Japanese encephalitis death toll up to 874 in South Asia

Japanese encephalitis killed at least 21 people in northern India overnight Tuesday, bringing the death toll from the mosquito-borne disease in South Asia to 874.

Most of those killed those killed in the outbreak in Uttar Pradesh, India's largest state and one of its poorest, and neighboring Nepal have been children under age 15, authorities have said.

In Nepal, the disease has killed at least 204 people, mostly children, and sickened more than 1,200 since April, Assistant Health Minister Nikshya Sumshere Rana told reporters Tuesday.

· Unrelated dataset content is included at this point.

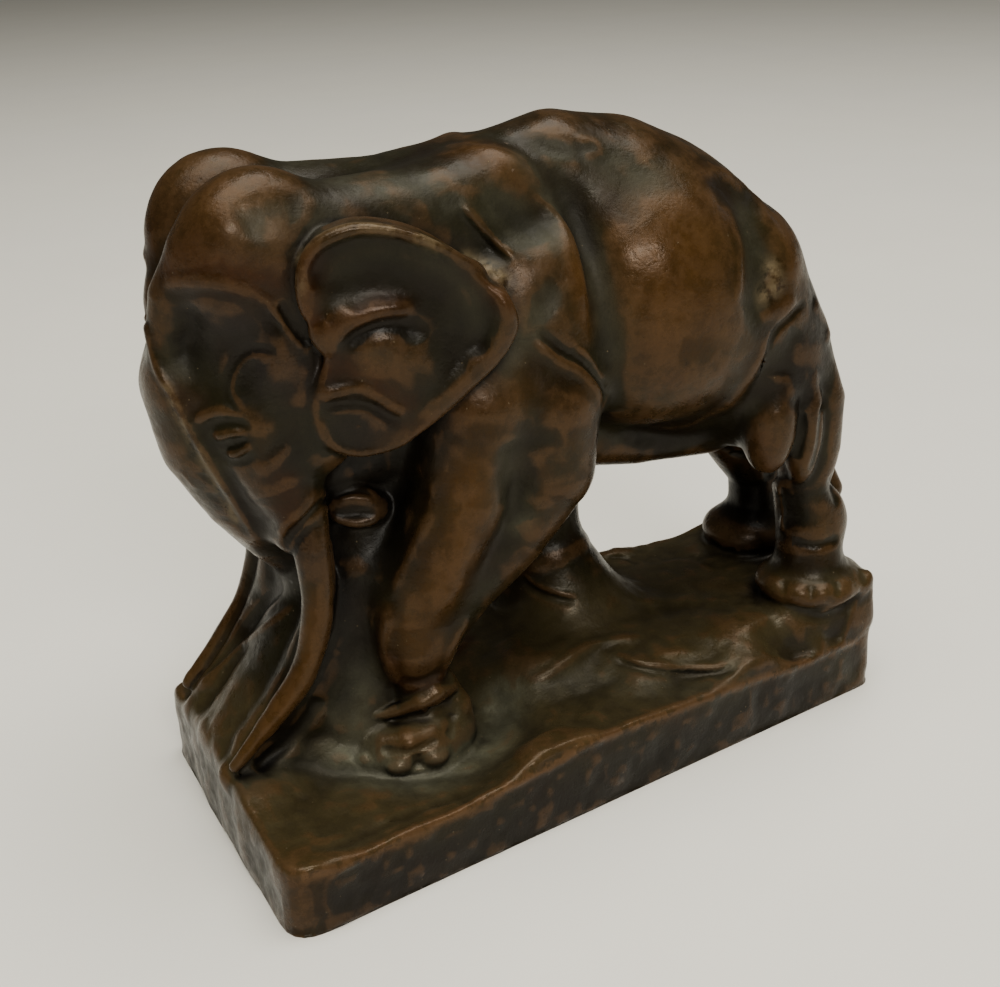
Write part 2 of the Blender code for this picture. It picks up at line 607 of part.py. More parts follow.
def draw_onto(mesh, clay, rounds):
    """Moves every point along the slope of the distance until it lies on the form."""
    points = np.empty(len(mesh.vertices) * 3, np.float32)
    mesh.vertices.foreach_get("co", points)
    points = points.reshape(-1, 3).astype(float)
    probe = FLAT_WITHIN
    for _ in range(rounds):
        here = clay.distance(points)
        slope = np.stack([(clay.distance(points + probe * axis) - here) / probe for axis in np.eye(3)], 1)
        steep = np.maximum((slope ** 2).sum(1), 0.2)
        points -= slope * np.clip(here / steep, -LONGEST_MOVE, LONGEST_MOVE)[:, None]
    mesh.vertices.foreach_set("co", points.astype(np.float32).ravel())
    mesh.update()


def cut_flat(mesh):
    """Cuts the skin at the underside and closes it with one flat face."""
    cut = bmesh.new()
    cut.from_mesh(mesh)
    everything = cut.verts[:] + cut.edges[:] + cut.faces[:]
    edge = bmesh.ops.bisect_plane(cut, geom=everything, plane_co=(0, 0, 0), plane_no=(0, 0, -1),
                                  clear_outer=True)
    rim = [part for part in edge["geom_cut"] if isinstance(part, bmesh.types.BMEdge)]
    bmesh.ops.edgenet_fill(cut, edges=rim)
    bmesh.ops.triangulate(cut, faces=cut.faces[:])
    bmesh.ops.recalc_face_normals(cut, faces=cut.faces[:])
    cut.to_mesh(mesh)
    cut.free()


def keep_outer_skin(mesh):
    """Drops every loose bit of skin but the largest."""
    skin = bmesh.new()
    skin.from_mesh(mesh)
    left = set(skin.verts)
    bits = []
    while left:
        bit = {left.pop()}
        edge = list(bit)
        while edge:
            found = {near.other_vert(vert) for vert in edge for near in vert.link_edges} & left
            left -= found
            bit |= found
            edge = list(found)
        bits.append(bit)
    bits.sort(key=len)
    for bit in bits[:-1]:
        bmesh.ops.delete(skin, geom=list(bit), context="VERTS")
    skin.to_mesh(mesh)
    skin.free()


def settle_underside(mesh):
    """Puts the points of the underside exactly on the plane Z = 0 and scales the mesh to metres."""
    finished = bmesh.new()
    finished.from_mesh(mesh)
    for vert in finished.verts:
        if abs(vert.co.z) < FLAT_WITHIN:
            vert.co.z = 0
    bmesh.ops.scale(finished, vec=(STEP, STEP, STEP), verts=finished.verts[:])
    bmesh.ops.recalc_face_normals(finished, faces=finished.faces[:])
    finished.to_mesh(mesh)
    finished.free()


def brass():
    """Brown patinated brass."""
    material = bpy.data.materials.new("patinated brass")
    material.use_nodes = True
    shader = material.node_tree.nodes["Principled BSDF"]
    shader.inputs["Base Color"].default_value = (0.115, 0.055, 0.022, 1)
    shader.inputs["Metallic"].default_value = 0.75
    shader.inputs["Roughness"].default_value = 0.42
    return material


def casting():
    """The elephant and its ground as one closed skin."""
    clay = model()
    rough_cell = ROUGH_CELL / STEP
    fine_cell = FINE_CELL / STEP
    mesh = evaluated_mesh("rough", clay.rough_form(), "REMESH", mode="VOXEL", voxel_size=rough_cell)
    draw_onto(mesh, clay, 4)
    mesh = evaluated_mesh("fine", mesh, "REMESH", mode="VOXEL", voxel_size=fine_cell)
    draw_onto(mesh, clay, 3)
    keep_outer_skin(mesh)
    cut_flat(mesh)
    share = TRIANGLES_KEPT / len(mesh.polygons)
    mesh = evaluated_mesh("thinned", mesh, "DECIMATE", ratio=share, use_collapse_triangulate=True)
    settle_underside(mesh)
    mesh.name = CASTING
    mesh.shade_smooth()
    mesh.materials.clear()
    mesh.materials.append(brass())
    return bpy.data.objects.new(CASTING, mesh)


def main():
    for old in list(bpy.data.objects):
        bpy.data.objects.remove(old)
    collection = bpy.data.collections.new(COLLECTION)
    bpy.context.scene.collection.children.link(collection)
    collection.objects.link(casting())


main()
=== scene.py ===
"""Looks of a cast brass elephant that strides over a sloping plinth.

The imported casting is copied, remeshed finely and drawn onto a smooth form, which is modelled as a sculptor
models clay: masses run into each other, and ridges, grooves, steps and dabs are pressed into them. A mark is
drawn on the picture plane of the photograph's lens and laid on the form under it. All modelling is done in
millimetres in the part's frame, and the finished mesh goes back to metres.
"""
from __future__ import annotations

import logging
from dataclasses import dataclass, field
from enum import Enum
from functools import partial

import bmesh
import bpy
import numpy as np
from mathutils import Matrix, Vector


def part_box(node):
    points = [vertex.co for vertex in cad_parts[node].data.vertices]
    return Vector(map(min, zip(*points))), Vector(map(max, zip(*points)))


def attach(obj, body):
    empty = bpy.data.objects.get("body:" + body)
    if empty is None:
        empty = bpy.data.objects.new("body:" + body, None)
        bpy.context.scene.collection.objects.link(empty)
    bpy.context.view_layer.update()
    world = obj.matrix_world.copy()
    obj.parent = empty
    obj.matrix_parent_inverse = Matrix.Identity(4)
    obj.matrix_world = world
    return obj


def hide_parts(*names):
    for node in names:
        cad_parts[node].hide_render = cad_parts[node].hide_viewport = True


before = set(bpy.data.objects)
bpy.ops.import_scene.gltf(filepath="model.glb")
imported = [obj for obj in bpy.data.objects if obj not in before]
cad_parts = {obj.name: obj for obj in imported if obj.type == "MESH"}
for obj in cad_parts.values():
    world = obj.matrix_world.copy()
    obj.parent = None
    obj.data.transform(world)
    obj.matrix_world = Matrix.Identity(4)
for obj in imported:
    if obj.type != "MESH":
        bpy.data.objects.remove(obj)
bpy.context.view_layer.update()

LOG = logging.getLogger("elephant")
Rows = list[tuple[float, ...]]
Array = np.ndarray

CASTING = "elephant_casting"
MILLIMETRE = 0.001
FAR_AWAY = 25.0
REACH = 4.0
MARK_REACH = 2.6
MIRRORED = np.array([1.0, -1.0, 1.0])


# Lines, distances and blends

def turned(yaw: float, pitch: float, roll: float) -> Array:
    """Rotation matrix of a roll about X, then a pitch about Y, then a yaw about Z.

    Args:
        yaw: Turn about Z in degrees.
        pitch: Turn about Y in degrees.
        roll: Turn about X in degrees.

    Returns:
        The 3 by 3 matrix.
    """
    z, y, x = np.radians([yaw, pitch, roll])
    about_z = np.array([[np.cos(z), -np.sin(z), 0], [np.sin(z), np.cos(z), 0], [0, 0, 1]])
    about_y = np.array([[np.cos(y), 0, np.sin(y)], [0, 1, 0], [-np.sin(y), 0, np.cos(y)]])
    about_x = np.array([[1, 0, 0], [0, np.cos(x), -np.sin(x)], [0, np.sin(x), np.cos(x)]])
    return about_z @ about_y @ about_x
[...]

The mosquito-borne virus can be checked by vaccinations, but Rana said the impoverished Himalayan kingdom is short of vaccine and is trying to import it from neighboring China, the AP reports.

Nepal borders Uttar Pradesh, where 61 new patients were admitted to state-run hospitals on Monday while another 21 died overnight, said O.P. Singh, the top health official in the state.

More than 3,000 patients are being treated in Uttar Pradesh hospitals with symptoms of the disease, which causes swelling of the brain, high fever and vomiting and can sometimes lead to coma and death. It is spread by mosquitos that breed in water puddles left by annual monsoon rains that run from June through September, officials say.

"The death toll has now reached 670 since the outbreak of encephalitis with maximum deaths reported from Gorakhpur," a district in the eastern part of the state, Singh told The Associated Press.

At least 542 people have died in Gorakhpur, Singh said.